Unlike utilitarianism, Kantianism puts autonomy at the center. Immanuel Kant is perhaps best known as the proponent of the Categorical Imperative, which says that we must be able to generalize the “maxims” of our actions so that they would apply to everyone in similar circumstances. This principle proves vague in application, and many contemporary Kantians believe that the useful heart of his philosophy lies elsewhere. Kant argued that we had two fundamental duties: to develop our own rational autonomy, and to help others develop and pursue reasonable goals of their own choice. The measure of an action was not its consequences, but the quality of the free human will that lay behind it. To be autonomous, goals had to be freely chosen, but they also had to be rational (i.e., examined, coherent, and capable of public justification).

A Kantian would not be concerned about the impact of civic programs on objective measures of welfare, such as graduation rates. However, a Kantian might be very impressed by programs or opportunities that seemed to enhance the autonomy of their participants. Programs would seem especially promising to Kantians if they encouraged young people to reflect upon moral issues and choices, form and defend their own opinions, and act accordingly. (Some of these behaviors can be measured empirically.) Kantians might also value outcomes such as success in school, but only as indirect evidence that students were developing autonomy.

Both Kantians and utilitarians have reasons to favor programs such as QOP (assuming that the evaluation cited above is accurate).
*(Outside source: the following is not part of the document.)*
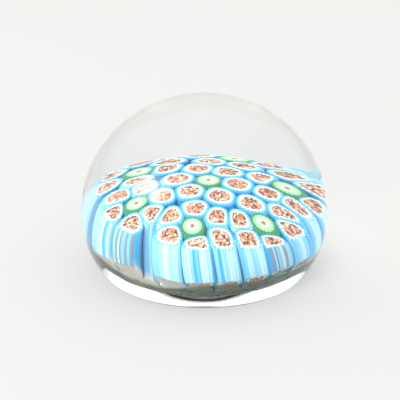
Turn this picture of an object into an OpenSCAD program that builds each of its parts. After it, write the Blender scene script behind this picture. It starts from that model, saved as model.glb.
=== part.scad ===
// Millefiori glass paperweight: a clear crystal cup, seven cane flowers standing in it, and a
// clear dome gathered over them. Millimetres, +Z up, origin at the middle of the resting face.

/* [Crystal body] */
// Widest diameter of the crystal
body_d = 70; // [60:1:84]
// Height of the widest line above the resting face
belt_z = 16.6; // [13:0.2:20]
// Height of the dome above the widest line
dome_rise = 33.7; // [28:0.1:41]
// Depth to which the lower bulge would run if it were not ground flat
bulge_drop = 29.5; // [24:0.1:36]
// Height of the lowest point inside the clear cup that the canes stand in
cup_floor = 2.4; // [1.8:0.1:3]
// Radius of the round inside of the cup
cup_r = 52; // [44:0.5:63]
// How far to the right the ball is set that tucks up the feet of the canes at the left
tuck_right = 7; // [0:0.5:9]
// How far back that ball is set
tuck_back = 2; // [0:0.5:5]
// How much lower than the inside of the cup that ball would reach
tuck_drop = 2.4; // [1.5:0.1:4]
// Width and height of the polished bevel round the resting face
foot_bevel = 0.3; // [0.2:0.1:1]
// Diameter of the polished hollow under the cup
hollow_d = 51; // [40:1:54]
// Depth of the polished hollow under the cup
hollow_depth = 1.2; // [0.4:0.1:1.5]

/* [Cane bed] */
// Height of the cane tops in the middle of the bed
crown_z = 22.4; // [19:0.1:25]
// Radius of the domed surface that the cane tops follow
crown_r = 38; // [32:0.5:60]
// Distance from the bed's middle to the outer edge of the canes, at the height of the crown
rim_r = 20.9; // [20:0.1:26]
// Height above the crown at which the axes of all the canes would meet: they fan out below it
apex_rise = 120; // [90:5:400]
// How far that point is to the left of the bed's middle, which slants the canes
apex_left = 19; // [0:1:40]

/* [Canes] */
// Diameter of a green centre cane
green_d = 5; // [4:0.1:5.4]
// Wall of the dark green casing round it
green_wall = 0.35; // [0.15:0.05:0.7]
// Diameter of the star rod in the middle of a green cane
star_rod_d = 1.1; // [0.6:0.1:1.6]
// Half width that a petal cane reaches where nothing presses on it
petal_half_w = 3.7; // [3:0.1:4.2]
// Clear glass between a green cane and its petals
green_gap = 0.25; // [0.2:0.05:0.6]
// Clear glass between two petals of one flower
petal_gap = 0.15; // [0.1:0.05:0.5]
// Clear glass between two flowers
flower_gap = 0.45; // [0.3:0.05:0.9]
// Part of a petal cane's half width that is inside its blue casing
casing_share = 0.88; // [0.8:0.01:0.92]
// Part of a petal cane's half width that the rose core fills
core_share = 0.66; // [0.45:0.01:0.68]

/* [Hidden] */
// The flowers as the maker laid them: name, place of the green cane, and each petal's direction
// in degrees and distance from the green cane
FLOWERS = [
    ["centre", [0.8, 0.8],
        [[-4, 5.6], [55, 6], [108, 6.4], [167, 6.1], [228, 5.9], [290, 6.6]]],
    ["right", [14.4, 4.9],
        [[-13, 4.1], [72, 6.1], [104, 6.9], [169, 4.2], [247, 5.7], [291, 5.9]]],
    ["back_right", [4.3, 14.9],
        [[-6, 4.9], [50, 4.7], [109, 4.7], [160, 5.9], [228, 5.1], [295, 5]]],
    ["back_left", [-11.5, 10.2],
        [[-18, 4.9], [26, 5.8], [79, 7], [136, 5.3], [191, 5.7], [256, 4.5]]],
    ["left", [-14, -3.6],
        [[-3, 5.4], [71, 5.7], [112, 6.2], [171, 4.4], [253, 5.8], [298, 5.6]]],
    ["front_left", [-3.1, -14.8],
        [[25, 6.2], [80, 5.1], [140, 5.8], [194, 5.1], [279, 4.2], [-24, 6.6]]],
    ["front_right", [11.8, -11],
        [[25, 5.7], [60, 6.7], [116, 5.5], [194, 5], [239, 6.3], [298, 4.1]]],
];
// Middle of the laid bed, which sits a little off the middle of the crystal
BED_MIDDLE = [0.2, 0.4];
PETAL_LAYERS = ["rose_cores", "white_stars", "blue_casings"];
GREEN_LAYERS = ["green_star_rod", "green_body", "green_casing"];

body_r = body_d / 2;
height = belt_z + dome_rise;
green_r = green_d / 2;
green_body_d = green_d - 2 * green_wall;
foot_r = body_r * sqrt(1 - pow(belt_z / bulge_drop, 2));
bulge_end = asin(belt_z / bulge_drop);
foot_r_at_bevel = body_r * sqrt(1 - pow((belt_z - foot_bevel) / bulge_drop, 2));
// Points of a cane's outline, and how squarely its corners are pressed
outline_points = 20;
corner_power = 6;
// Canes further apart than this do not press on each other
pressing_range = 13;
// Steps in the outline of the lower bulge, and degrees between those of the dome
bulge_steps = 12;
dome_step = 3;
// Length that a cane blank has above the crown before it is cut
blank_extra = 6;
// Point that the axes of all the canes come from, seen from above
APEX = BED_MIDDLE - [apex_left, 0];
$fn = 96;

PETALS = [for (f = FLOWERS) [for (p = f[2]) f[1] + p[1] * [cos(p[0]), sin(p[0])]]];
LAST = len(FLOWERS) - 1;

function total(v) = v * [for (x = v) 1];
function bearing(from, to) = atan2(to.y - from.y, to.x - from.x);
function press(t, from, to, room) = pow(max(0, cos(t - bearing(from, to))) / room, corner_power);
function gap_between(f, g) = f == g ? petal_gap : flower_gap;

// How hard the neighbours and the rim press on the petal of flower f at c, in direction t
function petal_press(f, c, t) =
    total([for (g = [0 : LAST], p = PETALS[g])
        let (d = norm(p - c))
        if (d > 0 && d < pressing_range) press(t, c, p, (d - gap_between(f, g)) / 2)])
    + total([for (g = FLOWERS)
        let (d = norm(g[1] - c))
        if (d < pressing_range) press(t, c, g[1], d - green_r - green_gap)])
    + press(t, c, 2 * c - BED_MIDDLE, rim_r - norm(c - BED_MIDDLE))
    + pow(petal_half_w, -corner_power);

// Outline of the petal of flower f at c, drawn in to a share of its half width
function petal_outline(f, c, share) = [for (k = [0 : outline_points - 1])
    let (t = 360 * k / outline_points)
    c + share * pow(petal_press(f, c, t), -1 / corner_power) * [cos(t), sin(t)]];

// Leans the cane at c outward about the height of the crown, so that its axis comes from the apex
module lean(c) {
    out = c - APEX;
    translate([c.x, c.y, crown_z])
        rotate(a = -atan(norm(out) / apex_rise), v = [-out.y, out.x, 0])
            translate([-c.x, -c.y, -crown_z])
                linear_extrude(crown_z + blank_extra)
                    children();
}

// Everything under the domed surface that the cane tops follow
module under_crown() {
    translate([0, 0, crown_z - crown_r])
        sphere(r = crown_r);
}

// Everything above the inside of the cup, whose left side stands higher than the rest
module over_cup() {
    intersection() {
        translate([0, 0, cup_floor + cup_r])
            sphere(r = cup_r);
        translate([tuck_right, tuck_back, cup_floor - tuck_drop + cup_r])
            sphere(r = cup_r);
    }
}

// The six petals of flower f, each from its outer share in to its inner one
module petals(f, outer, inner) {
    for (c = PETALS[f])
        lean(c)
            difference() {
                polygon(petal_outline(f, c, outer));
                if (inner > 0)
                    polygon(petal_outline(f, c, inner));
            }
}

module green_rod(f, outer_d, inner_d) {
    lean(FLOWERS[f][1])
        translate(FLOWERS[f][1])
            difference() {
                circle(d = outer_d);
                if (inner_d > 0)
                    circle(d = inner_d);
            }
}

// Cuts canes to length: feet to the cup, tops to the crown
module cut_to_bed() {
    intersection() {
        under_crown();
        over_cup();
        children();
    }
}

module rose_cores(f) {
    color("lightcoral")
        cut_to_bed()
            petals(f, core_share, 0);
}

module white_stars(f) {
    color("white")
        cut_to_bed()
            petals(f, casing_share, core_share);
}

module blue_casings(f) {
    color("deepskyblue")
        cut_to_bed()
            petals(f, 1, casing_share);
}

module green_star_rod(f) {
    color("saddlebrown")
        cut_to_bed()
            green_rod(f, star_rod_d, 0);
}

module green_body(f) {
    color("lightgreen")
        cut_to_bed()
            green_rod(f, green_body_d, star_rod_d);
}

module green_casing(f) {
    color("seagreen")
        cut_to_bed()
            green_rod(f, green_d, green_body_d);
}

// The whole outside of the weight: ground foot, lower bulge and dome
module body() {
    rotate_extrude()
        polygon(concat(
            [[0, 0], [foot_r - foot_bevel, 0], [foot_r_at_bevel, foot_bevel]],
            [for (k = [1 : bulge_steps])
                let (t = bulge_end * (k / bulge_steps - 1))
                [body_r * cos(t), belt_z + bulge_drop * sin(t)]],
            [for (t = [dome_step : dome_step : 90 - dome_step])
                [body_r * cos(t), belt_z + dome_rise * sin(t)]],
            [[0, height]]));
}

// Clear cup with the ground resting face under it and the canes in it
module crystal_base() {
    hollow_r = (pow(hollow_d / 2, 2) + pow(hollow_depth, 2)) / (2 * hollow_depth);
    color("gainsboro")
        difference() {
            body();
            over_cup();
            translate([0, 0, hollow_depth - hollow_r])
                sphere(r = hollow_r);
        }
}

// Clear gather over the canes, which runs down between and around them into the cup
module crystal_dome() {
    color("ghostwhite")
        difference() {
            intersection() {
                body();
                over_cup();
            }
            for (f = [0 : LAST])
                intersection() {
                    under_crown();
                    union() {
                        petals(f, 1, 0);
                        green_rod(f, green_d, 0);
                    }
                }
        }
}

crystal_base();
crystal_dome();
for (f = [0 : LAST]) {
    name = FLOWERS[f][0];
    rose_cores(f);
    white_stars(f);
    blue_casings(f);
    green_star_rod(f);
    green_body(f);
    green_casing(f);
}
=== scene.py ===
import bpy
import bmesh
import math
import random
import numpy as np
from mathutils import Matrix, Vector, noise
from mathutils.bvhtree import BVHTree


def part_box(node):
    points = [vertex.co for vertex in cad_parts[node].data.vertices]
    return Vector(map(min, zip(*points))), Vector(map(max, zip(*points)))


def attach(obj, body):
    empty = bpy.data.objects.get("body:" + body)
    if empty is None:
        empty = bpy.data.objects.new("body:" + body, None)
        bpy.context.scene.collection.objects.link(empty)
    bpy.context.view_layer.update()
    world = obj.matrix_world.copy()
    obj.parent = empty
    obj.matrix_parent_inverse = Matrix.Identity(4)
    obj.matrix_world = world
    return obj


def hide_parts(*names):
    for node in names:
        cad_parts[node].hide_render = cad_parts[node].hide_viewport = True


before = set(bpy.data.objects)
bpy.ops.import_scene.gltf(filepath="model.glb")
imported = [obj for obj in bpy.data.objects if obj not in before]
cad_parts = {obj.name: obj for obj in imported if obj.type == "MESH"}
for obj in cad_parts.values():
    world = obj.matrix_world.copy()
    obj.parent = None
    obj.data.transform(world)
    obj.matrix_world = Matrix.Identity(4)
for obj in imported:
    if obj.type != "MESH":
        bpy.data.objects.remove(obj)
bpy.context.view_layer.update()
scene = bpy.context.scene

# ---------------------------------------------------------------- camera
# A long lens about forty centimetres off, looking down on the weight a
# little, so that the front of the cane bed shows as well as its crown.
eye_elevation = math.radians(21.5)
eye_distance = 0.4
eye_target = Vector((-0.00122, 0.0, 0.02008))
lens = bpy.data.cameras.new("camera")
lens.lens = 126.9
lens.sensor_width = 36.0
lens.clip_start = 0.01
lens.clip_end = 20.0
camera = bpy.data.objects.new("camera", lens)
scene.collection.objects.link(camera)
toward_eye = Vector((0.0, -math.cos(eye_elevation), math.sin(eye_elevation)))
camera.location = eye_target + eye_distance * toward_eye
camera.rotation_euler = toward_eye.to_track_quat("Z", "Y").to_euler()
scene.camera = camera

# ------------------------------------------------------------- petal canes
# Forty-two drawn glass canes, six round each green one. Each stands in the
# clear cup, leans out a little, and was pressed by its neighbours while soft.
# Their places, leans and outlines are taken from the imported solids.
flowers = sorted(name[:-len("_rose_cores")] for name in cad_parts
                 if name.endswith("_rose_cores"))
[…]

However, their reasons are quite different, and this difference matters when we confront questions such as whether to mandate service-learning, whether youth should always lead their own service projects, or whether to count economic welfare as a positive outcome of service. These issues are complex, and Kantians need not always take different sides from utilitarians. For instance, although utilitarians are not directly concerned about freedom, they might be dissuaded from imposing service requirements if such obligations usually breed resentment. Kantians care a great deal about freedom, but they might support a service mandate if service reliably expands young people’s sense of options and possibilities and therefore enhances their autonomy. Nevertheless, the two kinds of moral analysts will seek different evidence and may reach different conclusions in concrete cases. They will also justify the very same program in different ways; and justifications matter in the public debate.
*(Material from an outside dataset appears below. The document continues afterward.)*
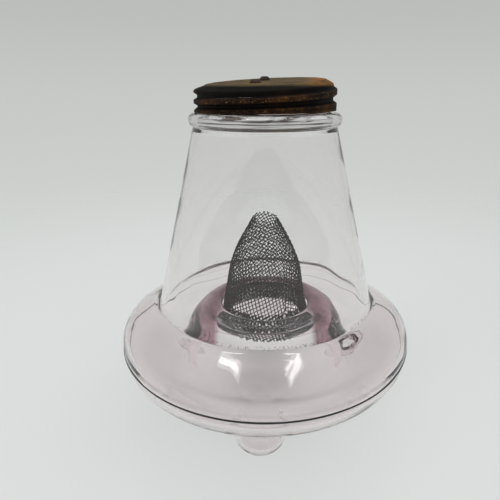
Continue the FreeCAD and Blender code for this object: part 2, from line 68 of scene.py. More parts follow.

A third relevant stream of modern philosophy is civic republicanism. Its core idea is that civic participation (deliberating, collaborating, volunteering, advocating, and voting) is not a cost. It is not work that we must unfortunately do in order to sustain a just society. Rather, it is a good, an intrinsically dignified and rewarding form of human behavior. Some civic republicans rank various human pursuits and place political activism high on their lists. Aristotle, for example, considered politics the second-highest way of life after philosophy itself. Others are pluralists. They do not believe that there is one universal and objective ranking of human goods, but they consider civic participation to be a good rather than a cost.

Civic republicans may view civic opportunities for young people as intrinsically valuable, regardless of their outcomes. For example, a one-time service project is unlikely to boost any long-term outcomes; thus it has weak appeal for utilitarians. But civic republicans could argue that schools and colleges are communities. Good communities offer opportunities for collaboration and service. Therefore, even one-time service projects are valuable.
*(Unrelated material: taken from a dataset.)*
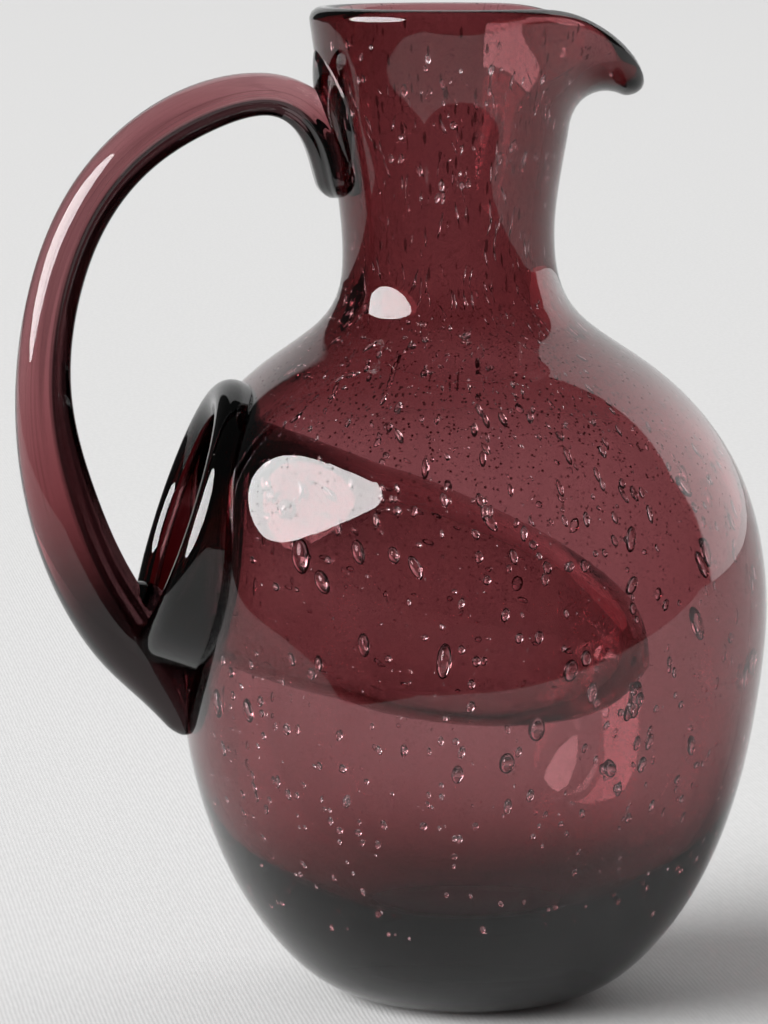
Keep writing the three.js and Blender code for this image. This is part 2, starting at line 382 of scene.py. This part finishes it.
def make_pocket():
    depth = pocket_outside[:, 1]
    tip_share = smoothstep(depth, POCKET_TIP_THICKENS, POCKET_TIP)
    wall = POCKET_WALL + (POCKET_TIP_WALL - POCKET_WALL) * tip_share
    inside = pocket_side(wall)
    rim = half_circle(pocket_outside[0], inside[0], POCKET_RIM_POINTS)[::-1]
    profile = np.vstack([inside[::-1], rim, pocket_outside])
    points, faces = lathe(profile, POCKET_SEGMENTS)
    return mesh_object("ice_pocket_glass", at_mouth(points), faces)


def pocket_space(name, start):
    """The bag's outside, carried on outwards to that depth."""
    grown = pocket_side(np.full(POCKET_RINGS, FUSED))
    profile = np.vstack([[(0, start), (grown[0, 0], start)], grown])
    points, faces = lathe(profile, POCKET_SEGMENTS)
    return mesh_object(name, at_mouth(points), faces)


def collar_ring(name, growth):
    half = COLLAR_THICKNESS / 2
    thick = half + growth
    turn = np.linspace(0, math.pi, COLLAR_RINGS)
    front = np.column_stack([COLLAR_RADIUS - thick * np.cos(turn), half - thick * np.sin(turn)])
    inner = [(COLLAR_RADIUS - thick, COLLAR_ROOT)]
    outer = [(COLLAR_RADIUS + thick, COLLAR_ROOT)]
    points, faces = lathe(np.vstack([inner, front, outer]), COLLAR_SEGMENTS)
    return mesh_object(name, at_mouth(points), faces)


# ---- Handle --------------------------------------------------------------------------------------


def drawn_section(points):
    """How far each point of the rod's round section is moved: a fold and ribs on the inner side."""
    turn = np.arctan2(np.abs(points[:, 1]), points[:, 0])
    fold = FOLD_DEPTH * np.exp(-(((turn - FOLD_TURN) / FOLD_WIDTH) ** 2))
    ribs = RIB_HEIGHT * smoothstep(turn, *RIBS_FADE_IN) * np.cos(RIB_COUNT * turn)
    return 1 - fold + ribs


handle_path = curve_through(HANDLE_PATH, HANDLE_RINGS, softening=10)
handle_way = np.gradient(handle_path[:, :2], axis=0)
handle_way /= np.linalg.norm(handle_way, axis=1)[:, None]
handle_out = np.column_stack([handle_way[:, 1], -handle_way[:, 0]])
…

Civic republicans could argue, further, that young people should be exposed to the satisfactions of participation so that they may choose to be engaged when they are adults. We are barraged by advertising for other goods, such as consumer products. Civic participation is not widely promoted. Civic republicans might see effective forms of civic education as advertisements for participation.

The philosophical schools mentioned so far consistently apply a few abstract principles to all relevant cases. That methodology has itself been criticized, most notably by proponents of an “ethic of care.” Drawing on Hume, Hegel, and other classic sources, they argue that our duties are not abstract and general, but derive from our particular connections to fellow members of our own communities and families, with whom we have common histories. Certain kinds of civic opportunities–especially voluntary service–seem to embody an “ethic of care.” But critics charge that care is inadequate without a conception of social justice.

As mentioned earlier, many actual philosophers draw on more than one tradition in developing their views. An important and relevant example is the “capabilities approach” as defended by Amartya Sen and Martha Nussbaum. Sen and Nussbaum share the Kantian intuition that autonomy is an essential human value. They criticize objective measures of social welfare, because free human beings may reasonably choose not to pursue these outcomes. For example, some communities are committed to religion rather than affluence. The fact that monks do not eat well does not mean that they lack welfare. Likewise, an individual may choose hardships in order to be closer to nature.

On the other hand, Sen and Nussbaum reject the idea that autonomy is simply a matter of free choice. First of all, some actual choices harm the true interests of the individual: using addictive narcotics would be an example. Other choices reflect a narrow sense of what is possible, constrained by cultural biases. Moreover, people need goods before they can be truly autonomous: for instance, education, legal rights, and a sense of self-respect.

Therefore, Sen and Nussbaum recommend “capabilities” as the criteria of social justice. In a good society, everyone has certain core capabilities, such as working, playing, raising children, participating in politics, and appreciating nature and art. These capabilities can be expressed in various ways or even forgone, depending on the free choices of individuals. For example, if I have a capability of raising children but choose not to act on it, there is no injustice.

The capabilities approach would support certain forms of youth civic engagement, for several reasons. The youth themselves would develop a capability for political participation. Some of their other capabilities might be strengthened as well; for example, service appears to boost educational success. Finally, Sen and Nussbaum believe that communities must decide democratically how to develop and promote the capabilities of their own members. Their list of human capabilities is intended to be objective and universal, but many subsidiary choices remain to be made democratically. By developing young people’s skills of social analysis and deliberation, we help to promote democratic decision-making.